Network effects are a useful concept, but not when deployed in this slipshod way. Worse, such careless routine deployment actually threatens the concept's usefulness in conversations where it does offer real insight.
So just what is a network effect? The term describes a product that gets more valuable as more people adopt it, a system that becomes stronger as more nodes are added to the network. The classic example of network effects is a fax machine. The first proud owner of a fax machine has a very expensive paperweight. The second owner can transmit documents to the guy with the pricey paperweight. The thousandth owner has a useful, but limited, piece of equipment. The millionth owner has a pretty handy little gadget.
We have to be a little careful about this, because we are not simply saying “more users are better.” When more people buy Ford automobiles, the company can amortize the fixed cost of its capital plant over more units, making the cars cheaper to produce, and allowing the company to offer them to me at a more attractive price -- but this is a phenomenon that is properly described as “increasing returns to scale,” not “network effects.”
People also often describe things as network effects that have nothing at all to do with the number of nodes in the network. For instance, people will say leaving Facebook is hard because all your photos and data are in its system. But this would be true even if you were the only user left on Facebook; it is what economists call a “switching cost,” not a network effect. In fact, switching costs matter a lot: Network-driven markets are more likely to converge to monopoly when switching costs are high than when they are low. But switching costs are just as important in non-network markets, and they should not be described as if they are a feature of network-driven markets, rather than a basic fact about many sorts of economic activity.
Now that we’ve gotten all that out of the way, onto the obvious question: Why is everyone so excited about network effects? Most usually, because they are thought to give companies great power. Consider Google, which uses data gathered from user clicks (among other things) to decide which search results are most valuable for a given query. The more people, the more clicks, the more data. Starting up another search firm is hard, because you need a lot of users to compete with Google … only it’s hard to get a lot of users when your results aren’t as good as Google’s.

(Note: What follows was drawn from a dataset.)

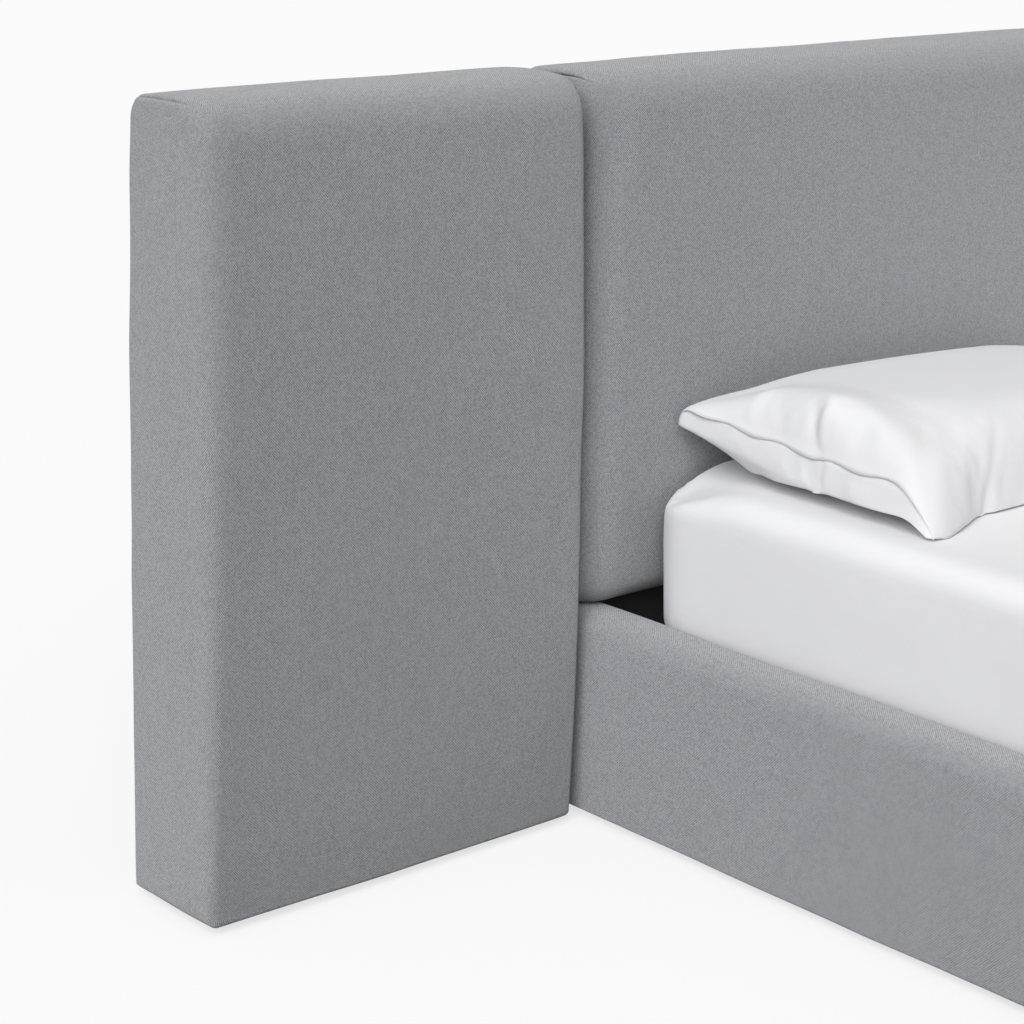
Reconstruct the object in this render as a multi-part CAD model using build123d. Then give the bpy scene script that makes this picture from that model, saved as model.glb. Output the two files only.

In markets with strong network effects, the natural equilibrium number of firms may be one, because a single network provides the most value to users. Of course, in such a situation, the owner of the network can generate monopoly-like rents.
The prospect of a quasi-monopoly is very exciting to venture capitalists and stock market investors, and by the same token, very dismaying for folks who want to start a competitor business, or those who worry about the various ways that the network owner might use all that market power. So you tend to hear a lot about network effects in two sorts of conversations: investment pitches, and demands for more regulation.
These claims about network effects are not wrong, but they are often overblown. Network effects are a strategic advantage, but they are not a license to print money. The VHS tape was a beneficiary of network effects until it was knocked out by a superior format. Microsoft still dominates the market for desktop operating systems, but desktop operating systems no longer dominate our technology usage. History is littered with the remains of technologies and companies that used to enjoy the luxury of network effects -- and then found that what network effects giveth, they can also taketh away.
You can think of network effects as a little bit like leverage. Debt magnifies your fortunes in both directions. When the housing market is rising, you can put down a modest sum as a down payment, and enjoy 100 percent of any equity gain in the house. During the boom, people could double or triple their initial down payment in a relatively short period of time, sell the house, and walk away with all that cash. This wouldn’t have been possible without leverage, in the form of a mortgage.
But when the market tanked, those same people were left with an asset that couldn’t be sold if they got into trouble, and many of those people ended up in foreclosure, or bankruptcy. If they’d paid cash for the house, that wouldn’t have happened.
So with network effects. When your network is growing rapidly, things are splendid! Every new user increases the value of your network and encourages even more people to join. But there’s a small catch: What happens if your network starts shrinking? Suddenly, it’s getting less valuable, which means more people are likely to leave, which makes it even less valuable. Rinse and repeat all the way to the court-appointed receiver’s office. More conventional businesses don’t have this vulnerability. If people start eating fewer potatoes, farmers can just plant fewer potatoes. They don’t have to worry that everyone’s going to stop eating potatoes just because the neighbors decided they don’t care for them.
Looking at the most recent Pew study on Internet usage among young people, I see that 71 percent of teens use Facebook, with the median user having slightly less than 150 friends. Forty-one percent of them report that they use Facebook most often. But when I look at a similar Pew study from 2013, it looks to me as if 76 percent of teens were using Facebook, with a median number of 300 friends, and 81 percent of social media users reported that they used Facebook most often. If I were Facebook, those numbers would keep me awake at night -- not because Facebook can’t survive with only 70 percent of the market, but because a network that is getting smaller and less valuable to its users is a network that is very vulnerable to disruption.
What’s actually astonishing is just how evanescent such strategic advantages have proven. Fifteen years ago, people worried that Microsoft’s network-effect advantages made it unstoppable; now it’s an also-ran in everything new-market except gaming consoles. The rotting corpses of old social media sites litter the landscape. And of course, finding a place to send Aunt Maisie that birthday telegram is getting darned hard.
That’s because network effects are, for all their power, surprisingly narrow. Even companies that dominate a niche for a long time, as Microsoft did, can be undone when some other niche becomes more important. Facebook may be the most powerful social media network of its kind, and people may find it very convenient to use Facebook because so many other people are on it. But that does not mean, as one chap said in my comments, that people do not have a choice about using Facebook. And as history has shown, over and over, it certainly doesn’t mean that people won’t choose to use something else in the future.
The reports are not quite directly comparable, so here’s how I derived this number. According to Pew, 94 percent of “teen Twitter or SNS [social networking site] users” reported having a Facebook account in 2013. Eighty-one percent of teens surveyed reported using a social networking service like Facebook. Ninety-four percent of 81 percent is 76.1 percent. Now, in 2013, 24 percent of teens also reported using Twitter. I assume that most of them also had SNS accounts. But if I’m incorrect, that would only mean that the decline from 2013 to now had been even larger, so I am using the smaller figure as the most conservative estimate.